March 6, 2018 – Medical 3-D printing is ‘future of surgery’

One day in the not-too-distant future, your surgeon might be able to give you new bones, joints, even soft-tissue organs that were “printed” in-house.

It sounds like something out of “Westworld,” the HBO sci-fi series where humanoid robots are 3-D-printed. But Southeast Michigan hospitals are working on the cutting edge of medical innovation to make it a reality.

At the University of Michigan, doctors and researchers led by otolaryngologist Glenn Green, M.D., are working on nearly 30 medical 3-D projects that are customized to help individual patients.

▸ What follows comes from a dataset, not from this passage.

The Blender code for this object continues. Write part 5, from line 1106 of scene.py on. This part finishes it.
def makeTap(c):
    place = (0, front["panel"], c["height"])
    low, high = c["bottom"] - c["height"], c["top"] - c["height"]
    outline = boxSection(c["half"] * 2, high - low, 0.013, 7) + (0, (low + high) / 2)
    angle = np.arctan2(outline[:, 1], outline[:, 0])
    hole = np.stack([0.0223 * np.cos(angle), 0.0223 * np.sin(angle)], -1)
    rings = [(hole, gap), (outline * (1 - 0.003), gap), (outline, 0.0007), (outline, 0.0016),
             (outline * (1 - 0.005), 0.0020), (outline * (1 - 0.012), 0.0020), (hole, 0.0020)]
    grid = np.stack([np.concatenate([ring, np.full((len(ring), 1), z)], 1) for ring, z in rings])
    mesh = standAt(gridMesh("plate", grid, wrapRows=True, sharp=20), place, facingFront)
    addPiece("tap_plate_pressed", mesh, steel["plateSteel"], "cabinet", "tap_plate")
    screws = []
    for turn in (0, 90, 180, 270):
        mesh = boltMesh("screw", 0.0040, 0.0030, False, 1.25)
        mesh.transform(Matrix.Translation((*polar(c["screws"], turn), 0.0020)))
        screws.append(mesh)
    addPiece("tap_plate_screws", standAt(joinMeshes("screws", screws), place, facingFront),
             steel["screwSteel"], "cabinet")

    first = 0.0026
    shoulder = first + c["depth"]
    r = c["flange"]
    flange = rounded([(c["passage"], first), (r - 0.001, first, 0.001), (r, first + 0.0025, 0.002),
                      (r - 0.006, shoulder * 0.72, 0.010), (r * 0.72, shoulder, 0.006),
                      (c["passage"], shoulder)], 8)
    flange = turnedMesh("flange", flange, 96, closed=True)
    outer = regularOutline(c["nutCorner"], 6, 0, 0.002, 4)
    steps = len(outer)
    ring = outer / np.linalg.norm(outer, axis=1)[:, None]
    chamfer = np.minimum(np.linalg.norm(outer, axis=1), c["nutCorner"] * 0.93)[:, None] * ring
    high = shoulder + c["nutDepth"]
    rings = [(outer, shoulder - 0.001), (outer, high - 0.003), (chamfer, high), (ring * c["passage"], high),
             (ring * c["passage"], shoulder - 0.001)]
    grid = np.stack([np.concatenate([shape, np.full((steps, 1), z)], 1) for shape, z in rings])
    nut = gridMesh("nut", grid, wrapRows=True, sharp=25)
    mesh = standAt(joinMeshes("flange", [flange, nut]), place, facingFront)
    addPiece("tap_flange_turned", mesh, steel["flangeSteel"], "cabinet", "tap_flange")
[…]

UM’s most successful implantable 3-D procedure is a medical 3-D-created biodegradable splint device to treat a rare life-threatening airway disorder that mostly occurs in babies called tracheobronchomalacia. The disorder causes the windpipe to periodically collapse and prevents normal breathing.

The manufactured splint device using one of UM’s 30 3-D printers is sewn around a floppy airway area in the neck to provide support and protection during airway growth. Over three years, the splint is absorbed by the body. UM has treated a total of 15 patients from the ages of three months up to 70, said Green, who practices at UM’s C.S. Mott Children’s Hospital.

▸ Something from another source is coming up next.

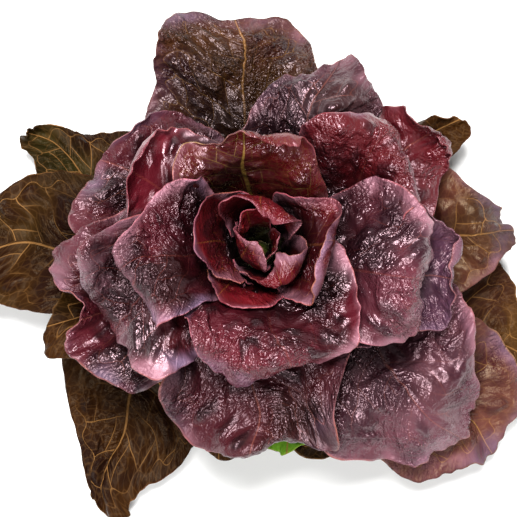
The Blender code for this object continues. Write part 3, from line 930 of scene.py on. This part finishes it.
LIGHT_DISTANCE = 3.0
LIT_POINT = Vector((0, 0, 0.06))  # about half way up the head


def area_light(name, power, size, azimuth, elevation):
    """A soft square light that shines on the head. Azimuth is in degrees from +X, power in watts."""
    data = bpy.data.lights.new(name, "AREA")
    data.energy = power
    data.size = size
    light = bpy.data.objects.new(name, data)
    a, e = math.radians(azimuth), math.radians(elevation)
    way = Vector((math.cos(a) * math.cos(e), math.sin(a) * math.cos(e), math.sin(e)))
    light.location = LIT_POINT + way * LIGHT_DISTANCE
    light.rotation_mode = "QUATERNION"
    light.rotation_quaternion = way.to_track_quat("Z", "Y")
    bpy.context.scene.collection.objects.link(light)


HORIZON = 0.75  # strength of the surrounding light near the horizon and high up
OVERHEAD = 0.03
HORIZON_END = 0.22  # sines of the elevations between which it goes from one to the other
OVERHEAD_START = 0.60


def make_light():
    """White surroundings that are bright round the horizon, a key light behind and one in front."""
    world = bpy.data.worlds.new("studio")
    world.use_nodes = True
    nodes, links = world.node_tree.nodes, world.node_tree.links
    way = nodes.new("ShaderNodeSeparateXYZ")
    links.new(nodes.new("ShaderNodeTexCoord").outputs["Generated"], way.inputs[0])
    height = nodes.new("ShaderNodeMapRange")
    for socket, value in zip(height.inputs[1:], (HORIZON_END, OVERHEAD_START, HORIZON, OVERHEAD)):
        socket.default_value = value
    links.new(way.outputs["Z"], height.inputs[0])
    links.new(height.outputs[0], nodes["Background"].inputs["Strength"])
    nodes["Background"].inputs["Color"].default_value = (1, 1, 1, 1)
    bpy.context.scene.world = world
    area_light("key", power=164.0, size=1.0, azimuth=105, elevation=74)
    area_light("front", power=71.0, size=1.1, azimuth=258, elevation=64)
    bpy.context.scene.view_settings.view_transform = "Standard"


AIM = Vector((0, 0, 0.02))  # the point that the camera looks at
FRAME_WIDTH = 0.320  # what the frame shows across, in metres, at that point
SENSOR = 36.0  # mm
CAMERA_DISTANCE = 1.0
CAMERA_ELEVATION = 82.0


def make_camera():
    """Looks down on the head from a little in front of it, as the photograph does."""
    data = bpy.data.cameras.new("camera")
    data.sensor_width = SENSOR
    data.lens = SENSOR * CAMERA_DISTANCE / FRAME_WIDTH
    camera = bpy.data.objects.new("camera", data)
    bpy.context.scene.collection.objects.link(camera)
    e = math.radians(CAMERA_ELEVATION)
    back = Vector((0, -math.cos(e), math.sin(e)))
    camera.location = AIM + back * CAMERA_DISTANCE
    camera.rotation_mode = "QUATERNION"
    camera.rotation_quaternion = (-back).to_track_quat("-Z", "Y")
    bpy.context.scene.camera = camera


make_camera()
make_light()
make_table()
for leaf in LEAVES:
    look = LOOKS.get(leaf.name, KINDS[leaf.name.split("_")[0]])
    make_leaf(leaf, look, leaf_material(leaf.name + "_skin", look))
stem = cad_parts["stem"]
stem.data.materials.clear()
stem.data.materials.append(stem_material())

“We think (medical 3-D printing) is the next great revolution in surgery,” said Green. “It is still in the early stage where we are trying to work everything out. There isn’t reimbursement for most of it. It is a key problem we are working on.”

UM is not the only hospital in the region working to bring 3-D medical printing into the operating room. Henry Ford Hospital in Detroit and Beaumont Hospital in Royal Oak are also working on their own applications for this transformational technology.